Em Camberembera, no interior da picada para a Macosssa, estava estacionado o GE 913, comandado pelo Alferes Aveiro e pelos furriéis Belo e Viana Ferreira (este falecido há poucos anos, vítima de cancro). O reabastecimento deste Ge era feito através da Companhia estacionada no Fúdze, por viaturas, quando a picada estava transitável, ou a pé, na época das chuvas.
Num determinado dia de Dezembro de 1973, quando estávamos em plena época das chuvas, um pelotão do referido (o 913), comandado pelo furriel Belo, desloca-se ao Fúdze para se reabastecer de artigos de primeira necessidade. Num determinado ponto do percurso, depararam-se com aquilo, que, na época seca, nem chegava a ser um riacho, mas um pequeno sulco na picada, onde, por vezes, corria um fio de água. Nessa altura, nesse sulco corria muita água e a picada estava extremamente escorregadia. O furriel Belo não avaliou o perigo que corria ao tentar atravessar, sem quaisquer medidas de segurança e tentou meter-se à água. Foi alertado pelos seus soldados para o perigo que todos iriam correr, mas, mesmo assim, meteu-se a caminho. Escorregou e três soldados tentaram agarrá-lo. A tarefa foi impossível e todos os quatro foram arrastados pelas águas. A notícia chegou de imediato ao Fúdze e, com dois pelotões do meu GE, desloquei-me para o local do acidente, não para evitar o que quer que fosse, mas para, a partir daí, tentar encontrar os corpos naquela zona. Foram dois dias de angústia, porque, a não ser duas espingardas G3 e o Racal (rádio de transmissões), não encontramos qualquer corpo ou vestígios deles.
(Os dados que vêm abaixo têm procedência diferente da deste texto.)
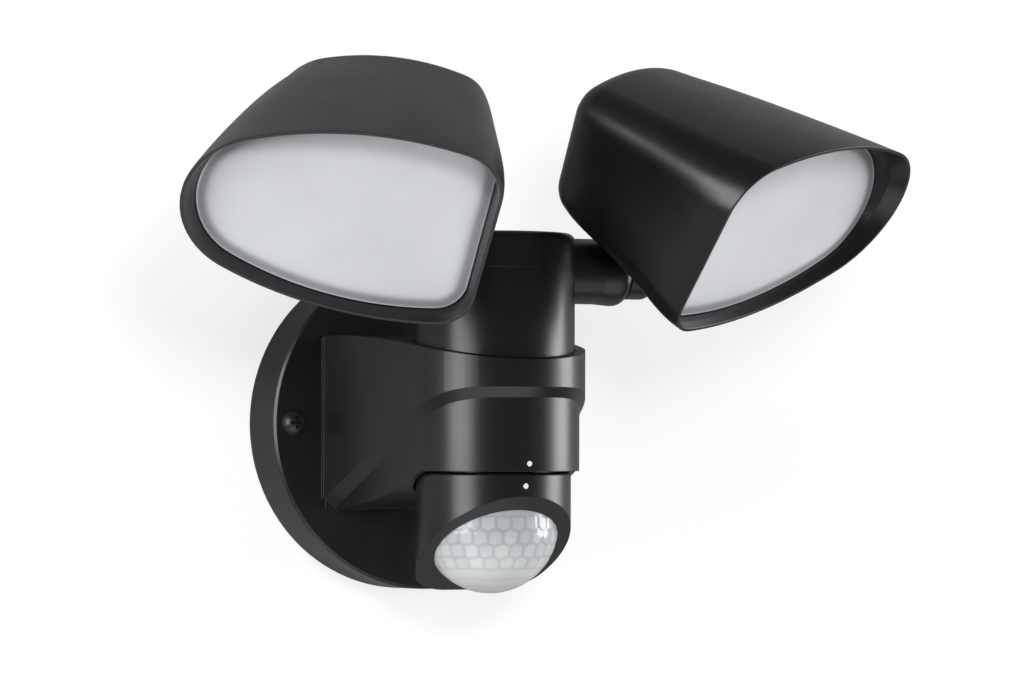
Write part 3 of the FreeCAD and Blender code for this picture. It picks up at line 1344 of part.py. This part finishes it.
inner_trim = Part.makeCylinder(rim_radius - dome_wall, 40, Vector(0, SHIFT_Y, above - 0.5))
lens_solid = solid_lens.cut([tube_core, core.common(inner_trim)])
shape_node("sensor_lens", lens_solid.removeSplitter(), FACE)

clamp_back = flange_back - float(P.clamp_thick)
post_back = clamp_back - float(P.post_length)
clamp = Part.makeCylinder(float(P.dome_flange_radius), float(P.clamp_thick),
                          Vector(0, SHIFT_Y, clamp_back))
clamp = clamp.cut(Part.makeCylinder(float(P.clamp_bore_radius), 10,
                                    Vector(0, SHIFT_Y, clamp_back - 4)))
for side in (-1, 1):
    x = side * float(P.post_offset)
    arm_bar = Part.makeBox(8, 2 * float(P.post_radius), float(P.clamp_thick),
                           Vector(x if side > 0 else x - 8, SHIFT_Y - float(P.post_radius),
                                  clamp_back))
    post = Part.makeCylinder(float(P.post_radius), clamp_back - post_back + float(P.clamp_thick),
                             Vector(x, SHIFT_Y, post_back))
    clamp = clamp.fuse([arm_bar.common(Part.makeCylinder(float(P.dome_flange_radius), 60,
                                                         Vector(0, SHIFT_Y, -30))), post])
for side in (-1, 1):
    clamp = clamp.cut(Part.makeCylinder(float(P.sensor_screw_radius) + 0.03,
                                        float(P.sensor_screw_length),
                                        Vector(side * float(P.post_offset), SHIFT_Y, post_back)))
shape_node("sensor_lens_clamp", clamp.removeSplitter(), FACE)

board_low = post_back - float(P.sensor_board_thick)
sensor_board = Part.makeCylinder(float(P.sensor_board_radius), float(P.sensor_board_thick),
                                 Vector(0, SHIFT_Y, board_low))
for side in (-1, 1):
    sensor_board = sensor_board.cut(Part.makeCylinder(
        float(P.sensor_screw_radius) + 0.1, 10,
        Vector(side * float(P.post_offset), SHIFT_Y, board_low - 5)))
shape_node("sensor_board", sensor_board, FACE)
shape_node("pyro_sensor", Part.makeCylinder(float(P.pyro_radius), float(P.pyro_height),
                                            Vector(0, SHIFT_Y, post_back)), FACE)
shape_node("light_sensor", Part.makeCylinder(
    float(P.photocell_radius), float(P.photocell_height),
    Vector(0, SHIFT_Y + float(P.photocell_offset), post_back)), FACE)
sensor_screw = screw(float(P.sensor_head_radius), float(P.sensor_head_height),
                     float(P.sensor_screw_radius),
                     float(P.sensor_board_thick + P.sensor_screw_length) - 0.4)
sensor_screws = copies(sensor_screw, [
    Placement(Vector(side * float(P.post_offset), SHIFT_Y, board_low), Rotation(X_AXIS, 180))
    for side in (-1, 1)])
shape_node("sensor_board_screws", sensor_screws, FACE)

# --------------------------------------------------------------------------
# Checks on every object, then one STEP file for each sub-part
# --------------------------------------------------------------------------
doc.recompute()
for obj in doc.Objects:
    for state in obj.State:
        if "Invalid" in state or "Error" in state:
            raise RuntimeError("%s (%s) is %s" % (obj.Name, obj.Label, state))
os.makedirs("parts", exist_ok=True)
for obj in NODES:
    shape = obj.Shape
    if shape.isNull() or not shape.isValid() or not shape.Solids:
        raise RuntimeError("%s has no valid solid" % obj.Label)
    if shape.Volume <= 0:
        raise RuntimeError("%s has no volume" % obj.Label)
for obj in NODES:
    shape = obj.Shape
    if len(shape.Solids) == 1:
        shape = shape.Solids[0]
    shape.exportStep("parts/%s.step" % obj.Label)
    print("%-26s %2d %10.1f" % (obj.Label, len(obj.Shape.Solids), obj.Shape.Volume))
print("%d sub-parts" % len(NODES))
for side_name, side in SIDES:
    frame = mirror_place(elbow_place(side_name), side)
    axis = frame.Rotation.multVec(Z_AXIS)
    print("neck axis %s (%.6f, %.6f, %.6f)" % (side_name, axis.x, axis.y, axis.z))
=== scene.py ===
import bpy
import json
import math
from mathutils import Matrix, Vector


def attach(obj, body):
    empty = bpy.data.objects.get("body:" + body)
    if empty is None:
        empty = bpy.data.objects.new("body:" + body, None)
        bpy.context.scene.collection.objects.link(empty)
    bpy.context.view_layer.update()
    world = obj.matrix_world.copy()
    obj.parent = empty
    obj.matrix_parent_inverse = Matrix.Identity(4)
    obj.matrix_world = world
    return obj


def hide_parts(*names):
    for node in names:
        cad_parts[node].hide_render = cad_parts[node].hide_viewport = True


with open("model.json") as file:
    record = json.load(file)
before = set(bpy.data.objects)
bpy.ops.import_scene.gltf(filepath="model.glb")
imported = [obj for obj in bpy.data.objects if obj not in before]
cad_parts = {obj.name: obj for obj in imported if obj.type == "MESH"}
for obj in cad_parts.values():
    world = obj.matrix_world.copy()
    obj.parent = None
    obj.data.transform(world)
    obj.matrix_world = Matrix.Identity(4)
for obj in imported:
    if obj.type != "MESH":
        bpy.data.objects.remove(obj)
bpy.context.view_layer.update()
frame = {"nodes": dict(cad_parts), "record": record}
nodes = frame["nodes"]
MM = 0.001


# ---------------------------------------------------------------- materials
class Shader:
    """A node material with short calls for the nodes that it uses."""

    def __init__(self, name):
        self.material = bpy.data.materials.new(name)
        self.material.use_nodes = True
        self.tree = self.material.node_tree
        self.bsdf = self.tree.nodes["Principled BSDF"]
        self.output = self.tree.nodes["Material Output"]
        self.coords = self.add("ShaderNodeTexCoord").outputs["Object"]

    def add(self, kind, **settings):
        node = self.tree.nodes.new(kind)
        for key, value in settings.items():
            setattr(node, key, value)
        return node

    def link(self, source, target):
        self.tree.links.new(source, target)

    def feed(self, target, value):
        if hasattr(value, "is_output"):
            self.link(value, target)
        elif isinstance(value, (tuple, list)) and len(value) == 3 and target.type == "RGBA":
            target.default_value = (*value, 1)
        else:
            target.default_value = value

    def noise(self, scale, detail=3.0, rough=0.5, stretch=None):
        source = self.coords
        if stretch:
            mapping = self.add("ShaderNodeMapping")
            mapping.inputs["Scale"].default_value = stretch
            self.link(source, mapping.inputs["Vector"])
            source = mapping.outputs["Vector"]
        node = self.add("ShaderNodeTexNoise")
        node.inputs["Scale"].default_value = scale
        node.inputs["Detail"].default_value = detail
        node.inputs["Roughness"].default_value = rough
        self.link(source, node.inputs["Vector"])
        return node.outputs["Fac"]

    def spread(self, value, low, high, from_low=0.0, from_high=1.0):
        node = self.add("ShaderNodeMapRange")
        self.feed(node.inputs["Value"], value)
        node.inputs["From Min"].default_value = from_low
        node.inputs["From Max"].default_value = from_high
        node.inputs["To Min"].default_value = low
        node.inputs["To Max"].default_value = high
        return node.outputs["Result"]

    def math(self, operation, first, second):
        node = self.add("ShaderNodeMath", operation=operation)
        self.feed(node.inputs[0], first)
        self.feed(node.inputs[1], second)
        return node.outputs["Value"]

    def mix(self, factor, first, second):
        node = self.add("ShaderNodeMix", data_type="RGBA")
        self.feed(node.inputs["Factor"], factor)
        self.feed(node.inputs["A"], first)
        self.feed(node.inputs["B"], second)
        return node.outputs["Result"]

    def bump(self, height, distance, strength=1.0, normal=None):
        node = self.add("ShaderNodeBump")
        node.inputs["Distance"].default_value = distance
        node.inputs["Strength"].default_value = strength
        self.link(height, node.inputs["Height"])
        if normal is not None:
            self.link(normal, node.inputs["Normal"])
        return node.outputs["Normal"]

    def round_edges(self, radius):
        node = self.add("ShaderNodeBevel", samples=6)
        node.inputs["Radius"].default_value = radius
        return node.outputs["Normal"]

    def set(self, **inputs):
        for name, value in inputs.items():
            self.feed(self.bsdf.inputs[name.replace("_", " ")], value)


def shade(value):
    """A grey, or three numbers, as written in sRGB from 0 to 255, made linear."""
    def linear(channel):
        c = channel / 255
        return c / 12.92 if c <= 0.04045 else ((c + 0.055) / 1.055) ** 2.4
    if isinstance(value, (int, float)):
        value = (value, value, value)
    return tuple(linear(channel) for channel in value)


def moulded(name, dark, light, rough_low, rough_high, grain=0.00002, edge=0.00035,
            specular=0.5):
    """Moulded plastic: slow colour drift, fine spark texture and slightly rounded edges."""
    s = Shader(name)
    drift = s.noise(35, 4)
    fine = s.noise(1400, 2)
    tone = s.math("ADD", s.math("MULTIPLY", drift, 0.7), s.math("MULTIPLY", fine, 0.3))
    s.set(Base_Color=s.mix(s.spread(tone, 0, 1, 0.35, 0.65), shade(dark), shade(light)))
    s.set(Roughness=s.spread(s.noise(60, 4), rough_low, rough_high, 0.3, 0.7))
    s.bsdf.inputs["Specular IOR Level"].default_value = specular
    normal = s.bump(s.noise(2600, 2), grain, 0.6, s.round_edges(edge))
    s.set(Normal=normal)
    return s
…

Como o leito continuava a ser muito escorregadio, só nos restava seguir o percurso do mesmo, até encontrar algo.
A meio da tarde do segundo dia de pesquisas, deparámo-nos com algo inesperado e terrível. Aquela corrente de água ia desaguar numa lagoa, com uma dimensão de cerca de 5 a 6 mil metros quadrados e infestada de jacarés. Um quadro horrível e que não mais me saiu da memória. Sentei-me, por uns momentos e, dada a amizade recíproca, dei por mim a chorar a morte de amigo, porque era impossível era impossível chegar com vida àquele local e, mesmo que, por milagre, isso acontecesse, seria impossível escapar àquela imensidão de jacarés esfomeados e que passeavam pela água ou pelas margens da lagoa.
Para descarregar a consciência, voltei a percorrer o riacho, agora no sentido inverso, mas nada mais apareceu. Regressei ao Fúdze, onde cheguei já bem de noite, e informei o comandante da Companhia de todos os detalhes.
Fiz o relatório da operação e o furriel Belo e os seus três soldados foram dados como desaparecidos.
Uma história trágica de uma guerra sem sentido.